STATED PROBLEM -> Repeat only the lines from the one containing "Recreate this object" through the one containing "const HALF_GAP = SEAM_GAP / 2;", exactly as written, both ends included.

(Entries with model source code)
════════
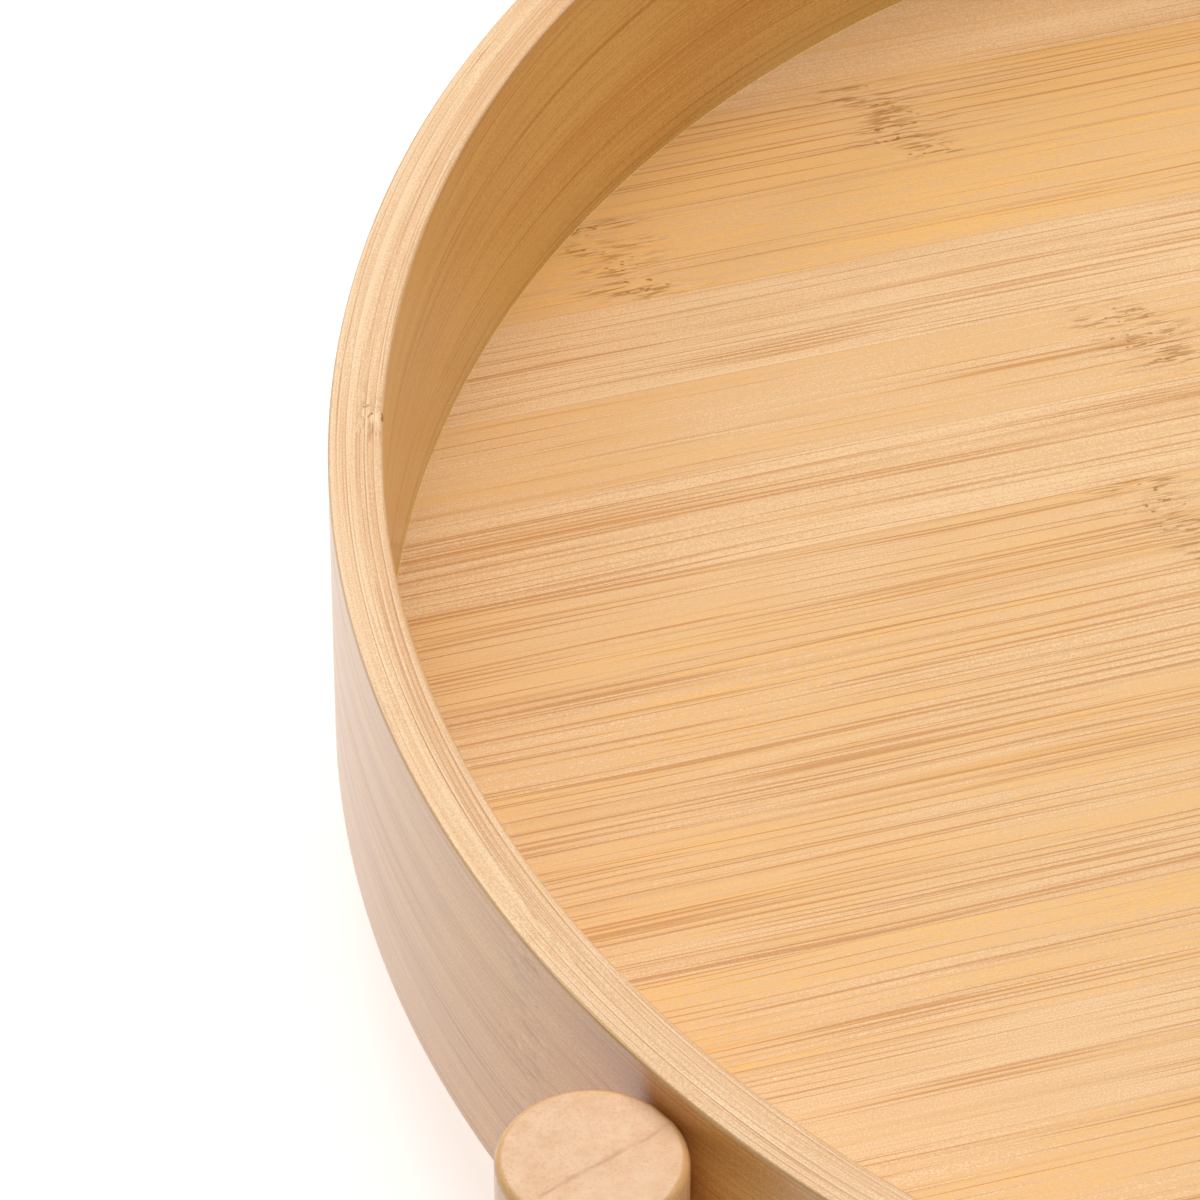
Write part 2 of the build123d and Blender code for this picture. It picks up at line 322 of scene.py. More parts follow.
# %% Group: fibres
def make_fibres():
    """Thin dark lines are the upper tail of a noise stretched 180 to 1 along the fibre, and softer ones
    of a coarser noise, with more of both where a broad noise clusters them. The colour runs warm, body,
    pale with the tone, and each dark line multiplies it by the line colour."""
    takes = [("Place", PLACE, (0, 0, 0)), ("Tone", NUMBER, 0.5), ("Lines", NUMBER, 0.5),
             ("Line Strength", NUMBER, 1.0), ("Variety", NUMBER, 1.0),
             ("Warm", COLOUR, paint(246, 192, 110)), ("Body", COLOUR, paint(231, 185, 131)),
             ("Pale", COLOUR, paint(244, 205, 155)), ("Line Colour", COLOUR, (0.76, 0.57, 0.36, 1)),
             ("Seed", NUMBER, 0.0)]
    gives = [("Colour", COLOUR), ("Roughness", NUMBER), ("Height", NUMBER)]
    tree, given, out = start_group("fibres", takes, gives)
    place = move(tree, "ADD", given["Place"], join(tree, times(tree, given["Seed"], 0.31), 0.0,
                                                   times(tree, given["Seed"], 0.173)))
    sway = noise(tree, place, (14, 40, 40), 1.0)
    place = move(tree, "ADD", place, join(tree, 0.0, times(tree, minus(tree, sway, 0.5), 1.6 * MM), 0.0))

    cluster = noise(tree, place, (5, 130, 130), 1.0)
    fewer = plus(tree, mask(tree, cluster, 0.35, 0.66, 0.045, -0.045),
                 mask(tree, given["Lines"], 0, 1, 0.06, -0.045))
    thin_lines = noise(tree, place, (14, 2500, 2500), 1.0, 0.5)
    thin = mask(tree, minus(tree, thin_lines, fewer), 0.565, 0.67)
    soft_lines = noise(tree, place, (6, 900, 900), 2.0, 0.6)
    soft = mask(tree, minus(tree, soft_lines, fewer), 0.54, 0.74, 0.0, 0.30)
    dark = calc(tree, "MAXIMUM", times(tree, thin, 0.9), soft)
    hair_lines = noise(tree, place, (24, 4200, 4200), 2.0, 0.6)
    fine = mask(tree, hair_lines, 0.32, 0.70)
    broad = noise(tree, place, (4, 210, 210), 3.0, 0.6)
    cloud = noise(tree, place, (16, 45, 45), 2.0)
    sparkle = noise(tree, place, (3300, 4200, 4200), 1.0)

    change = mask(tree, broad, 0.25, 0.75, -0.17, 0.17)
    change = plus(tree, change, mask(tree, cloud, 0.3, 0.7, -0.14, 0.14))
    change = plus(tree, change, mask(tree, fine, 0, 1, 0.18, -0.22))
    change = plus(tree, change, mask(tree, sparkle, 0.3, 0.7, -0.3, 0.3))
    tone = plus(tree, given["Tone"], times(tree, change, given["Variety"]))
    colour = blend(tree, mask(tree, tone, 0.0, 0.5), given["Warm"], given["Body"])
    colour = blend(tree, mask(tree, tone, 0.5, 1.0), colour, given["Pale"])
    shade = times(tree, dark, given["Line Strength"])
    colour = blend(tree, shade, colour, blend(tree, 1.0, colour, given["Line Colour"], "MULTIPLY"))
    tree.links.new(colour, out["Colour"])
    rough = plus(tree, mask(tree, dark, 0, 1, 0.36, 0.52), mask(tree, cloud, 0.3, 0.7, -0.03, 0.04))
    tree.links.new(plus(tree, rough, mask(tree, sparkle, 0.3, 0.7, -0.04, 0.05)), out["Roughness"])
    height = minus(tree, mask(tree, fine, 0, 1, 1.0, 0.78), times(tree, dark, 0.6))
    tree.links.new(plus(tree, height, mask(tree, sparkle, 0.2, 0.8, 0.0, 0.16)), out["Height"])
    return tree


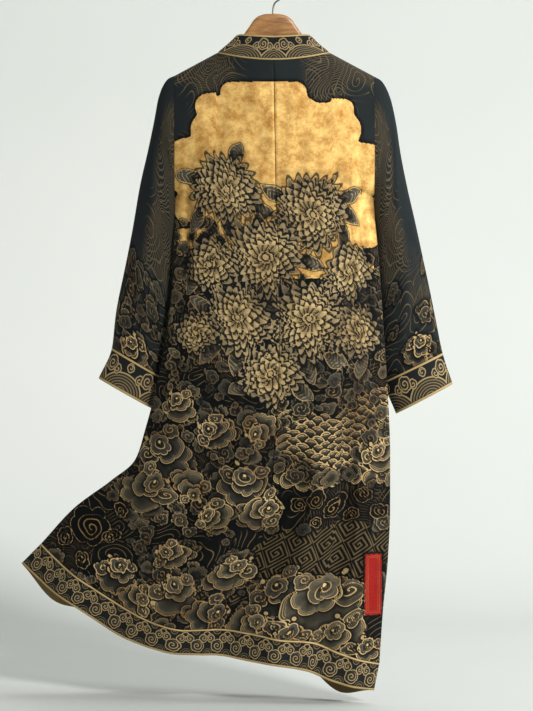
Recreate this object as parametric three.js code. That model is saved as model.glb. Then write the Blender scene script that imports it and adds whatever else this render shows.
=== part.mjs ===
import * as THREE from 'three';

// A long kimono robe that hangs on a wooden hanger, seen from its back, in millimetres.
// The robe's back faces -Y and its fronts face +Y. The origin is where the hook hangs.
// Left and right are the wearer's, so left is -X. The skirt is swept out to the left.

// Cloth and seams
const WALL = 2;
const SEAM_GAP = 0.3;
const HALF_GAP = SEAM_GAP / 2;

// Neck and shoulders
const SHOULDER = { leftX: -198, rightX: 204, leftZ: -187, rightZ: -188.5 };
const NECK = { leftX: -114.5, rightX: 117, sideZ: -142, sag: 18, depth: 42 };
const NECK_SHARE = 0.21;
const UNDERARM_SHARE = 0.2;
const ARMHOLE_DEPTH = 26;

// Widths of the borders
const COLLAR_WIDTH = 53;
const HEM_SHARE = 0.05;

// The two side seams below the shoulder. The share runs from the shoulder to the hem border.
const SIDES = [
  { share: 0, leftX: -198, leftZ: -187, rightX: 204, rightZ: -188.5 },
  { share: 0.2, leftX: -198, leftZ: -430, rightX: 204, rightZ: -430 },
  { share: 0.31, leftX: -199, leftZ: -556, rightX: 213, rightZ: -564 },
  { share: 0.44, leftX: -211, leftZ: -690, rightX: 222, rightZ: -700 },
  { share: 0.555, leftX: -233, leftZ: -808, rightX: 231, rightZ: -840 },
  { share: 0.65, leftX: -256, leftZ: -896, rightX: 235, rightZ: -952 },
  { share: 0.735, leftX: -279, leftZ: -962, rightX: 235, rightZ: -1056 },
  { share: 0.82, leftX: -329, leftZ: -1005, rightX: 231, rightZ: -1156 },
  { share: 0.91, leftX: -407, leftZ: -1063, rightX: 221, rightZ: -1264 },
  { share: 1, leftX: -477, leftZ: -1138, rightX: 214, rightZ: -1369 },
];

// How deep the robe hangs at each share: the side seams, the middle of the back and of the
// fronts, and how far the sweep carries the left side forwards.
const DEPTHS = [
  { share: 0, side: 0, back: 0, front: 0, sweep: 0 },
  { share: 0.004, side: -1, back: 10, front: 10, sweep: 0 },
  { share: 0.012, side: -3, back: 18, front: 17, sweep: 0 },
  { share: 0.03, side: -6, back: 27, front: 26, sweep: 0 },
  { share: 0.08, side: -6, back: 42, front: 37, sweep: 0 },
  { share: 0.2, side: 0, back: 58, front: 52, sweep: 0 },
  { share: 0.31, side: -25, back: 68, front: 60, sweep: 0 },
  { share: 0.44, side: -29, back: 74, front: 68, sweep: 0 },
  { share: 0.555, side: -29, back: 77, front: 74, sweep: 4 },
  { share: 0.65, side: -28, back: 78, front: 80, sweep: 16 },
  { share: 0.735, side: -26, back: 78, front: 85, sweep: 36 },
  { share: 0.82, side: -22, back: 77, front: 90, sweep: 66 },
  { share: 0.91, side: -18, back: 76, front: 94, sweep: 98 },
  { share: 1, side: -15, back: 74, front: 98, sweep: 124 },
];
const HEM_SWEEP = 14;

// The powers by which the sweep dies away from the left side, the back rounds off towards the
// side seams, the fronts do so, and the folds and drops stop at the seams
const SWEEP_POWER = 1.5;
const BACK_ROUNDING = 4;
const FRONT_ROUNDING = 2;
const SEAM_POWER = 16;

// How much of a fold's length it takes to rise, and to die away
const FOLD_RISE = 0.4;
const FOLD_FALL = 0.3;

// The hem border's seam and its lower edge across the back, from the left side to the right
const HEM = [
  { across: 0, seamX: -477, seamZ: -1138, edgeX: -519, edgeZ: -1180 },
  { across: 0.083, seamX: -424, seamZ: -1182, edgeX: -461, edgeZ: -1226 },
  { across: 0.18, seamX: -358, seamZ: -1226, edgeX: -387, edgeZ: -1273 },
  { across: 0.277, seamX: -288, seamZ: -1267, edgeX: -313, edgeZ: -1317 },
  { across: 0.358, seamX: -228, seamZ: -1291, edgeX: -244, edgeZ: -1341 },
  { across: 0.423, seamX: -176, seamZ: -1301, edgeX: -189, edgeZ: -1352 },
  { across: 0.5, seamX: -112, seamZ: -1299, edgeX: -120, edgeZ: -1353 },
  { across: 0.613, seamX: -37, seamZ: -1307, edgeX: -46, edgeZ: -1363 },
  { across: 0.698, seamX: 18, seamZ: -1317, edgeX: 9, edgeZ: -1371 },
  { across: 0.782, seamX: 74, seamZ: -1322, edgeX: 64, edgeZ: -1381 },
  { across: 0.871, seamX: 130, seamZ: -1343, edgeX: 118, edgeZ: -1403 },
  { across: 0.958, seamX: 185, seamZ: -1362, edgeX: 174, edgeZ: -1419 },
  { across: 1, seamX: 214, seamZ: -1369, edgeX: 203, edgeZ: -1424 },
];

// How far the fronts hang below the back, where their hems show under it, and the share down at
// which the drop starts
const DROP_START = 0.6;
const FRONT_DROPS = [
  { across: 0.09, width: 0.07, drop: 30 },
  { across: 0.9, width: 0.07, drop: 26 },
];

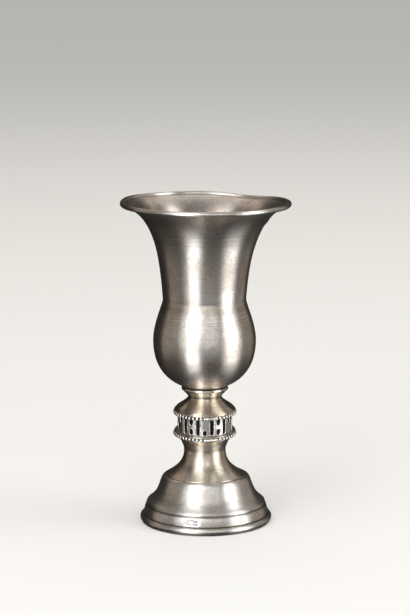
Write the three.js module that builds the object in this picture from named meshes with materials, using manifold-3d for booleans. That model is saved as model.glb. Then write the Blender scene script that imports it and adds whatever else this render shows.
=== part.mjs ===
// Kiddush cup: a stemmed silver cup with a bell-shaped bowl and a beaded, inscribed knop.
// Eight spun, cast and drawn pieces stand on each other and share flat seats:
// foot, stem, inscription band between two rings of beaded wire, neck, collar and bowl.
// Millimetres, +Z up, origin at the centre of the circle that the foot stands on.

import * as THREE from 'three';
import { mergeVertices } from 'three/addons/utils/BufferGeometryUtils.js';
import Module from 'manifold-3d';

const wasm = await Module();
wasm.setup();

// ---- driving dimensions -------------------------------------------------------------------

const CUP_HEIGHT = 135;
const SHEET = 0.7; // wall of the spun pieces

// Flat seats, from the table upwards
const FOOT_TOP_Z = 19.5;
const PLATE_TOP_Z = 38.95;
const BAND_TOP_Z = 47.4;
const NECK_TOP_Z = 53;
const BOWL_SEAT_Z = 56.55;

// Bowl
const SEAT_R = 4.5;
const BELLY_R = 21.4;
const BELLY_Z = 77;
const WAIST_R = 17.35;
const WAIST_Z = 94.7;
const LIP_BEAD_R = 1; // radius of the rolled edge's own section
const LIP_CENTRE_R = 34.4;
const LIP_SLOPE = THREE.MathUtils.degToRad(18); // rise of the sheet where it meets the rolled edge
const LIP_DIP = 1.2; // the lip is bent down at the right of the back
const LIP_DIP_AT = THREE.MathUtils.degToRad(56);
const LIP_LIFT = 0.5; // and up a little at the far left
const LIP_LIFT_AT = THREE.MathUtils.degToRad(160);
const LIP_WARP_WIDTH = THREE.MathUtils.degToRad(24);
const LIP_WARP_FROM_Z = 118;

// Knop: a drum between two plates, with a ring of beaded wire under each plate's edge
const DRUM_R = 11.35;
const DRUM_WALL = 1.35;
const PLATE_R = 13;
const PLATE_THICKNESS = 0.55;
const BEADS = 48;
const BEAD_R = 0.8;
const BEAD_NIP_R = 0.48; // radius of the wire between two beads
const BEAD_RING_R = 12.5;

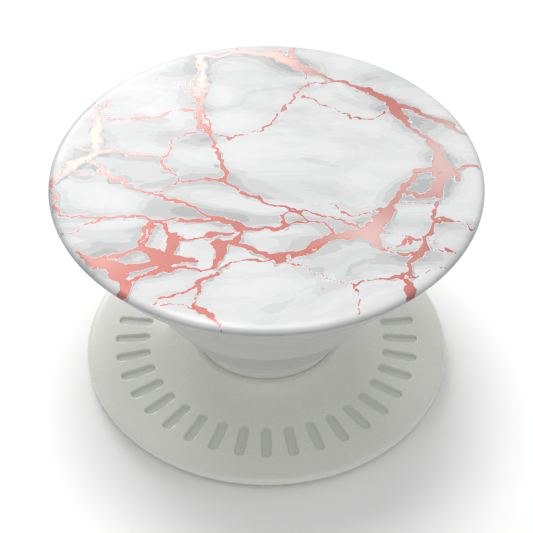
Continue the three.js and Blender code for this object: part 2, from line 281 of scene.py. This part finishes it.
════════
CORRECT ANSWER ->
Recreate this object as parametric three.js code. That model is saved as model.glb. Then write the Blender scene script that imports it and adds whatever else this render shows.
=== part.mjs ===
import * as THREE from 'three';

// A long kimono robe that hangs on a wooden hanger, seen from its back, in millimetres.
// The robe's back faces -Y and its fronts face +Y. The origin is where the hook hangs.
// Left and right are the wearer's, so left is -X. The skirt is swept out to the left.

// Cloth and seams
const WALL = 2;
const SEAM_GAP = 0.3;
const HALF_GAP = SEAM_GAP / 2;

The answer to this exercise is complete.